A handful of bands from the '90s found their way into recording new
albums after 2000, like the Counting Crows. These are the bands
that cause people to say, "Wow, they are still making records."
Surprisingly yes, the Counting Crows latest release Saturday Nights
& Sunday Mornings is divided between tunes for the Saturday
Nights side of the album and ones that herald in the Sunday Mornings
side. If you liked the Counting Crows before, you will like them again
on this album.
Not much about their music sounds different or shows growth in the
band. Lead singer Adam Duritz has the same raspy edges to his
vocal registers as before, and guitarists Dan Vickrey and David
Bryson have the same alt-rock slits and intonations that they
displayed on the band's hit songs "Mr. Jones" and "Accidentally
In Love." Bassist David Immergluck and drummer Jim
Bogios show a funky stride in the rhythmic strips, and keyboardist
Charles Gillingham may have the most interesting job coloring
the drums fills with arousing vistas and shutting clamors. The lyrics
provide the songs with captions like signposts that tell the listeners
where they are and where the road will lead them. It is a typical
Counting Crows album with acoustic-rock regalia reminiscent of Hootie
And The Blowfish and confections of chewy rock guitar taffy.

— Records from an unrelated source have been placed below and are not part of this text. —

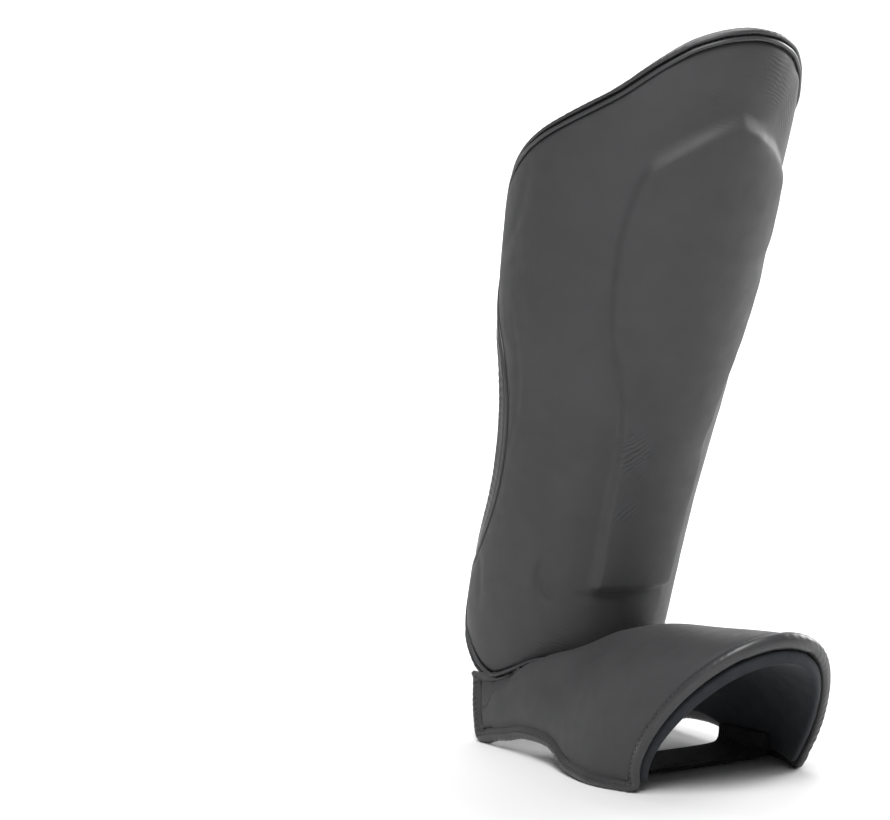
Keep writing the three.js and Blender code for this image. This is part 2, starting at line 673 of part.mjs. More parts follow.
const group = new THREE.Group();
group.name = "shin_instep_guard";
for (const [name, geometry, look] of pieces) {
  const mesh = new THREE.Mesh(geometry, new THREE.MeshStandardMaterial(look));
  mesh.name = name;
  group.add(mesh);
}

// The origin goes to the middle of the floor under the guard
const bounds = new THREE.Box3().setFromObject(group);
const middle = bounds.getCenter(new THREE.Vector3());
for (const mesh of group.children) mesh.geometry.translate(-middle.x, -middle.y, -bounds.min.z);

export default group;
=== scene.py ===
"""Padded shin and instep guard for the right leg, dressed over its solid model."""

import heapq
import math

import bmesh
import bpy
import numpy as np
from mathutils import Matrix, Vector
from mathutils.bvhtree import BVHTree
from mathutils.kdtree import KDTree


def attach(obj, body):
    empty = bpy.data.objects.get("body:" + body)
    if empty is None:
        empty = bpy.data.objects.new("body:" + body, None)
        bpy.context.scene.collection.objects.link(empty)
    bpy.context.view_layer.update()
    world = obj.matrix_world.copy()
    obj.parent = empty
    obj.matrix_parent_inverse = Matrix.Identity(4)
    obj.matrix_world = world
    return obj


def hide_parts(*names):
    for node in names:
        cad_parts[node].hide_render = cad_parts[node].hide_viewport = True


bl_info = {
    "name": "Shin and Instep Guard",
    "version": (1, 0, 0),
    "blender": (4, 5, 0),
    "location": "View3D > Sidebar > Guard",
    "description": "Builds a padded leather guard for the shin and the foot",
    "category": "Object",
}

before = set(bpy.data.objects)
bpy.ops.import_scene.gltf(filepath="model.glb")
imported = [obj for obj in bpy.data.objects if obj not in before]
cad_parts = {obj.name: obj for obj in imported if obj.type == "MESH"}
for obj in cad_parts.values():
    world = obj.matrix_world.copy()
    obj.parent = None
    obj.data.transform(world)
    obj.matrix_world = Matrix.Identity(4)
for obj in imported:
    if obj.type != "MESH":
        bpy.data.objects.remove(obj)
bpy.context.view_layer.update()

# Patches of fine folds on the shin: place in degrees and metres, half size of the patch, the centre
# that its arcs bend round, counted from the patch (across and up), and the depth as a share
FOLD_COLUMNS = ("wrap", "rise", "reach", "across", "up", "depth")
FOLDS = (
    (12.0, 0.41, 0.034, -0.03, -0.12, 0.36),
    (34.0, 0.38, 0.03, -0.12, -0.06, 0.22),
    (-8.0, 0.395, 0.02, -0.02, -0.1, 0.5),
    (-17.0, 0.172, 0.02, 0.09, -0.1, 0.9),
    (-16.0, 0.132, 0.014, 0.09, -0.07, 0.6),
    (-86.0, 0.27, 0.05, 0.2, 0.02, 0.12),
    (84.0, 0.2, 0.05, -0.2, 0.02, 0.4),
    (-45.0, 0.026, 0.03, 0.03, 0.12, 0.35),
)

# Soft dents in the shin: place, half length and half width, turn from upright, bend and depth
DENT_COLUMNS = ("wrap", "rise", "length", "width", "turn", "bend", "depth")
DENTS = (
    (-81, 0.178, 0.05, 0.0028, 4, 6, 0.0006),
    (81, 0.17, 0.05, 0.003, -5, 6, 0.0006),
    (-54, 0.075, 0.012, 0.0026, -12, -20, 0.0022),
    (-51, 0.065, 0.008, 0.0024, -50, -20, 0.0014),
    (-2, 0.0715, 0.024, 0.0026, 88, 0, 0.0013),
    (-96, 0.3, 0.03, 0.005, 20, 6, 0.0008),
    (100, 0.29, 0.035, 0.005, -16, 6, 0.0009),
    (-100, 0.06, 0.02, 0.004, -25, 6, 0.0007),
    (98, 0.07, 0.02, 0.004, 20, 6, 0.0007),
    (-38, 0.2, 0.06, 0.012, 2, 6, 0.0005),
    (-55, 0.31, 0.04, 0.016, -30, 6, 0.0006),
    (-16, 0.158, 0.012, 0.0013, -42, 12, 0.0005),
    (-14, 0.146, 0.01, 0.0012, -38, 12, 0.0004),
    (-12, 0.172, 0.009, 0.0012, -46, 12, 0.0004),
)

# How the pieces are made, in metres: corners that stay, as turn and hold
BAR_CORNER = (math.radians(24), 0.3)
SHELL_CORNER = (math.radians(50), 0.4)
LINING_CORNER = (math.radians(50), 0.3)
STRAP_CORNER = (math.radians(60), 0.8)
HOLLOW_TURN = math.radians(9)

# How much a face's normal points away from the leg or foot where it counts as the outside
COVER_FACES_OUT = 0.3
BAND_FACES_OUT = 0.2
EDGE_FACES_OUT = 0.35

# Seams: longest side of the piping's rings, steps along the seam, and what stays still as a cover swells
RING_SIDE = 0.002
GUIDE_STEP = 0.004
SEWING_STEP = 0.001
HELD_BY_PIPING = 0.012
HELD_BY_LINING = 0.004
HELD_BY_EDGE = 0.007
HELD_BY_SHIN = 0.007
RELIEF_START = 0.004
RELIEF_FADE = 0.006

# How the leathers are closed on each other: reach and overlap
PAD_TO_BAND = (0.0025, 0.003)
INSTEP_TO_BAND = (0.011, 0.002)
LINING_TO_PAD = (0.0007, 0.001)
BAND_TO_PAD = (0.0009, 0.002)
EDGE_TO_PAD = (0.0009, 0.0015)
HEEL_STAYS_BEHIND = 0.085
HEEL_FADE = -0.015

# Where the ankle seam sags: how far from the middle it starts, and how far the sag spreads
DIP_BESIDE = 0.02
DIP_LENGTH = 0.022
DIP_HEIGHT = 0.02

# The instep's press beside its edge, the creased heel corner and the bulge over the ankle seam
PRESS_WIDTH = 0.0045
LINING_CLEAR = 0.004
LINING_FADE = 0.003
CORNER_REACH = 0.021
CORNER_FADE = -0.004
CORNER_PRESS = 0.0009
CREASE_PRESS = 0.0016
CREASE_WIDTH = 0.0014
BULGE_BACK = 0.03
BULGE_LENGTH = 0.012
BULGE_WIDTH = 0.014
ANKLE_FOLDS = 0.2
ANKLE_FOLD_WIDTH = 0.012

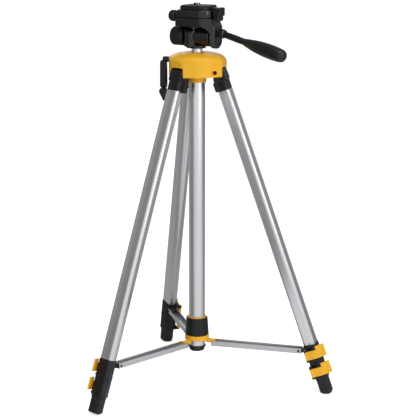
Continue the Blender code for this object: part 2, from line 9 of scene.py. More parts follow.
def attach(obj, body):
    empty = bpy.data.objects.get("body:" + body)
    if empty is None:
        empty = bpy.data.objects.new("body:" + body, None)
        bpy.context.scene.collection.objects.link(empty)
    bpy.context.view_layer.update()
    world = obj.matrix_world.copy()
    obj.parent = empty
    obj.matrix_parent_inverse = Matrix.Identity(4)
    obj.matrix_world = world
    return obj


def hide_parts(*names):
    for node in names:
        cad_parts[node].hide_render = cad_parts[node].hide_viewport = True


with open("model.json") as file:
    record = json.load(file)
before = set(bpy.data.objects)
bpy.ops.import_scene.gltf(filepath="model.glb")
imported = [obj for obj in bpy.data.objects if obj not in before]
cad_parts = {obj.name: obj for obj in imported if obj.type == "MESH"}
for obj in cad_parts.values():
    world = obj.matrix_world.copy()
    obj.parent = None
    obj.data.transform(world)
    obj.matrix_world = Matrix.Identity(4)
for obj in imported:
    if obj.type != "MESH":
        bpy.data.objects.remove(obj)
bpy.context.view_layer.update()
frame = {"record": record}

The album starts off with six alt-rock tracks for the Saturday
Nights portion of the album. Most of these have a fast tempo and
cavities of wiry guitar spikes like in "1492," "Hanging
Tree," and "Insignificant." Canals of piano riffs
hyphenate the folksy musings of "Los Angeles" while Duritz's
rugged vocal textures are greatly exaggerated in the melody. The
breading of bluesy finger-snapping beats along "Sundays"
give the tune a cozy blue-eyed soul feel, and the quaking shivers
of "Cowboys" keep the rhythm section mobile with the vocals
hollering and acting like a rolling pin on the melody. The album
turns slow and reflective on the Sunday Mornings portion with the
acoustic-dales of "Washington Square."
Keeping to an acoustic vibe, the album proceeds with "On Almost
Any Sunday Morning" which is swathed in bales of folksy harmonica
played by Gillingham. The folk-rock disposition of "When I Dream
Of Michelangelo" is pebbled in gentle guitar strums and breathy
vocals as the soupy fennel of "Anyone But You" is bricked
by soft vocal strokes and lounging chord recessions and progressions.
The Counting Crows display a healthy dose of congeniality in their
music, making songs that rub people the right way like the tender
springs of "Le Ballet D'Or." It's a number that feels like
a whiff of fresh air, a tune that you hum while walking through grassy
fields with nothing weighing heavily on your mind. Contrasting "Le
Ballet D'Or" is the somber, plaintive "On A Tuesday In Amsterdam
Long Ago" whose brusque keys feel like tremendous weights on
the tune. The album concludes with the rip roaring heartland rock
tune "Come Around," pulling out all the blitz and frazzled
chord rounds that people have come to like about the Counting Crows.
The Counting Crows have not changed much about themselves on their
latest release Saturday Nights & Sunday Mornings. They
still mix elements of acoustic, alt-rock, classic piano, and harmonica
in the same way as before, and their songs are just as accessible
for music students to perform at high school recitals. With some tracks
produced by Gil Norton and others by Brian Deck, Saturday
Nights & Sunday Mornings feels like two sides of the same
coin. If you liked the Counting Crows before, you will continue to
like them on this recording. The Counting Crows are who they are and
you can take it or leave it, but they show no signs of changing.